When Karl Lagerfeld passed away in February 2019, the fashion world was left contemplating how the French fashion power house Chanel would fare without its influential creative director.

Creative direction is considered the cornerstone of a luxury brand and a transition of this role can be unsettling. There was widespread criticism from Celine fans in 2018 when Hedi Slimane took the creative helm. His debut collection was met with disapproval from devotees who felt that he had supplanted the brand’s signature clothing with his own style. The Business of Fashion described it as a "gust of toxic masculinity". At the same time, the collections of his predecessor, Phoebe Philo, experienced a surge in online searches with items selling for up to a 30% premium.

Nonetheless, change is inevitable and the movement of creative talent between fashion houses is a game of musical chairs. New direction should not mean the decline or death of a brand, and in fact often brings fresh perspective. When Lagerfeld first joined Chanel in the early 1980s, he inherited and had to contend with the 70 years of fashion legacy forged by Coco Chanel. In his time at Chanel, however, Lagerfeld was responsible for cult items such as the tweed jackets, two-tone footwear and the brand's interlocking CC monogram. His name is now almost as synonymous with the brand as Coco's, and in this way the fashion house has proven it can thrive through transition.

Heritage and a signature styling is inherent to luxury branding, but this does not need to translate to an overly restrictive or siloed creative vision.

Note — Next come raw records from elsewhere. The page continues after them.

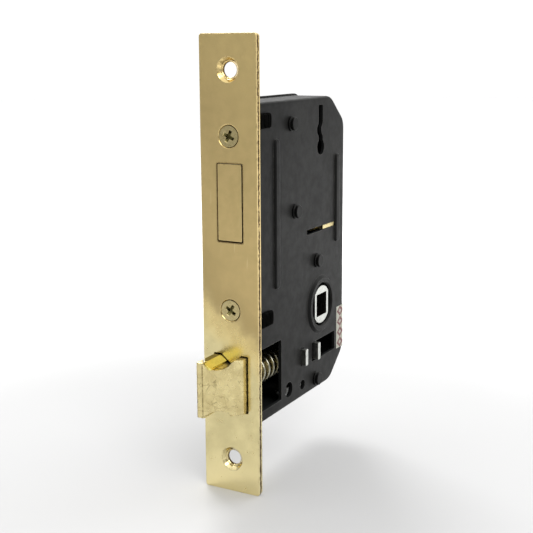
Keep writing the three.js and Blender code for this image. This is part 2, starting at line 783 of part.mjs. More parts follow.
lock.add(named("faceplate", faceplate(), satinBrass));
lock.add(named("forend", forend(), satinBrass));
["faceplate_screw_upper", "faceplate_screw_lower"].forEach((name, i) => {
  lock.add(named(name, plateScrew(PLATE_SCREW.zs[i], RECESS.turns[i]), satinBrass));
});
lock.add(named("case_shell", caseShell(), blackPaint));
lock.add(named("back_plate", backPlate(), blackPaint));
for (const place of POSTS) lock.add(named(place.name, post(place), blackPaint));
lock.add(named("fixing_lug_upper", fixingLug(50.8, 14.6), blackPaint));
lock.add(named("fixing_lug_lower", fixingLug(-18.6, 15.4), blackPaint));
for (const place of BUSHES) lock.add(named(place.name, spacerBush(place), steel));
lock.add(named("latch_bracket", latchBracket(), zinc));
lock.add(named("blank_label", label(), paper));

lock.add(named("latch_bolt", latchBolt(), castBrass));
lock.add(named("latch_pin", latchPin(), springSteel));
lock.add(named("latch_stem", latchStem(), castBrass));
lock.add(named("latch_tail", latchTail(), zinc));
lock.add(named("latch_spring", latchSpring(), springSteel));
lock.add(named("anti_friction_tongue", antiFrictionTongue(), polishedBrass));
lock.add(named("tongue_spring", tongueSpring(), springSteel));

lock.add(named("deadbolt", deadbolt(), satinBrass));
lock.add(named("deadbolt_tail", deadboltTail(), castBrass));
lock.add(named("deadbolt_rivet", deadboltRivet(), steel));
lock.add(named("deadbolt_stump", deadboltStump(), steel));
for (let i = 0; i < LEVER.count; i++) {
  lock.add(named(`lever_${i + 1}`, lever(i), castBrass));
  lock.add(named(`lever_spring_${i + 1}`, leverSpring(i), springSteel));
}

lock.add(named("follower_hub", followerHub(), zinc));
lock.add(named("hub_spring", hubSpring(), springSteel));
lock.add(named("spring_anchor_pin", springAnchor(), steel));

export default lock;
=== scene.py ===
import json
import math

import bpy
from mathutils import Matrix, Vector


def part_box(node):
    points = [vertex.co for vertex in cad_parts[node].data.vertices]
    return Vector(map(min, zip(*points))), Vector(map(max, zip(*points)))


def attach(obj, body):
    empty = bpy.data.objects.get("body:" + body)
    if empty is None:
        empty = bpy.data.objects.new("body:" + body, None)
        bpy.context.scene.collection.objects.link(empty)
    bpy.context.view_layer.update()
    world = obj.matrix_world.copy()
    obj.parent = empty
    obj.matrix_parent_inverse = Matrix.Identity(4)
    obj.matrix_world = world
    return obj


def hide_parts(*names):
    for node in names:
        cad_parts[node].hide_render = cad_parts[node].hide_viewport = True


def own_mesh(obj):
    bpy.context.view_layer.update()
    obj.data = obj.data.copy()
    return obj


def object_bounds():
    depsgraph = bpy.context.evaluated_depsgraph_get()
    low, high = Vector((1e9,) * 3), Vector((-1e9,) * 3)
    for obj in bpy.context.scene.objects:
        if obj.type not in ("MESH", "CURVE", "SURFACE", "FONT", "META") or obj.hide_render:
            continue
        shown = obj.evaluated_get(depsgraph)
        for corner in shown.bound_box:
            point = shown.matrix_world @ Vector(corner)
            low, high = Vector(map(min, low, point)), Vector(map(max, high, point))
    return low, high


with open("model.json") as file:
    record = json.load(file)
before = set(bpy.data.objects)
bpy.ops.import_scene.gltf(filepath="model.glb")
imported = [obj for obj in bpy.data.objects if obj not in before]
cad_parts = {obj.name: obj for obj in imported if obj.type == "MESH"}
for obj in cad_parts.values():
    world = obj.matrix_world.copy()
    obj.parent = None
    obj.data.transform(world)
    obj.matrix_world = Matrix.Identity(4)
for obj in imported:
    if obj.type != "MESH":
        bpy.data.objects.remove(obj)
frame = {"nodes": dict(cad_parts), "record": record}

CAD_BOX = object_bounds()
MM = 0.001

# ---- places from the CAD, in millimetres -------------------------------------------------


def box_mm(name):
    """A CAD node's lowest and highest corners in millimetres."""
    low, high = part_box(name)
    return low / MM, high / MM


def middle(name):
    """A CAD node's middle in millimetres."""
    low, high = box_mm(name)
    return (low + high) / 2


# The case's outer side face.
CASE_SIDE = -box_mm("back_plate")[0].x
# The slanted corners' direction in the case's side view, and how far they cut into the full corner.
CORNER_Y, CORNER_Z, CORNER_CUT = 0.64, 0.768, 7.68
# The case's painted outside reaches this far into its sheet.
CASE_SKIN = 0.6
# The faceplate's half width, its seam with the forend, and its half height.
PLATE_HALF_X, SEAM_Y, PLATE_HALF_Z = box_mm("faceplate")[1]
# The square in the follower: its middle, and half its side.
SQUARE_Y, SQUARE_Z, SQUARE_HALF = 55.0, -23.0, 4.3
# Behind this Y a screw's cross recess is darkened by tarnish and painted shade.
RECESS_Y = box_mm("faceplate_screw_upper")[0].y + 0.12
# The edge between the latch bolt's nose and its bevel.
LATCH_RIDGE_X = box_mm("latch_bolt")[0].x + 2.3
# Below this X a bush is black: painted shade in its hole.
BUSH_DEEP_X = 5.2

# ---- camera and light --------------------------------------------------------------------

CAMERA = {"azimuth": 28.77, "elevation": 10.37, "roll": -0.33, "lens": 68.9, "shift_y": -0.059}
CAMERA_PLACE = Vector((175.3, -293.0, 74.9)) * MM

# The studio's light from everywhere.
WORLD_BASE = 0.46
# More light round a direction: where it starts and where it is full, as cosines, and its strength.
WORLD_LIGHTS = {
    "ceiling": {"direction": (0, 0, 1), "start": 0.3, "full": 0.6, "strength": 0.75},
    "backdrop": {"direction": (-0.474, 0.862, 0), "start": 0.6, "full": 0.85, "strength": 0.55},
    "all but the forend's side": {
        "direction": (0.5, 0.86, -0.1), "start": -0.9, "full": -0.3, "strength": 0.28,
    },
}
# The softboxes' directions in degrees, distances and sides in metres, and watts.
SOFTBOXES = {
    "key": {"azimuth": 52, "elevation": 42, "distance": 0.9, "side": 0.5, "power": 3.0},
    "back": {"azimuth": 150, "elevation": 50, "distance": 1.0, "side": 0.5, "power": 2.0},
    "left": {"azimuth": -135, "elevation": 50, "distance": 0.9, "side": 0.3, "power": 4.5},
}


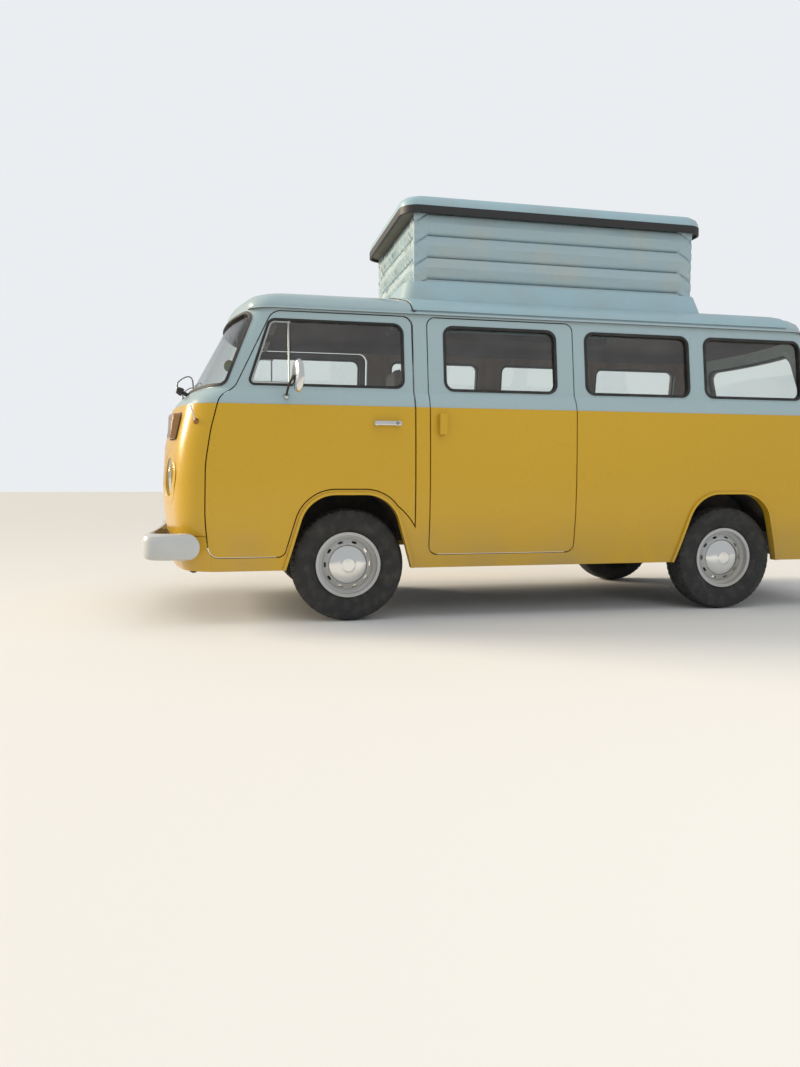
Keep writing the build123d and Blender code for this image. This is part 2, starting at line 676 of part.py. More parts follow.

Indeed, the luxury brands who are thriving are those who leverage the power of their heritage and who are progressive in engaging with the practical and creative desires of the modern luxury customer to stay relevant. The Kering-owned Italian fashion house, Balenciaga, posted more than 100% growth in 2018 across its core categories. The CEO attributed much of the recent success to targeting Millennials, who make up 60% of the customer base, with products such as Triple S and Speed Trainers (seen above), designed specifically with these customers in mind.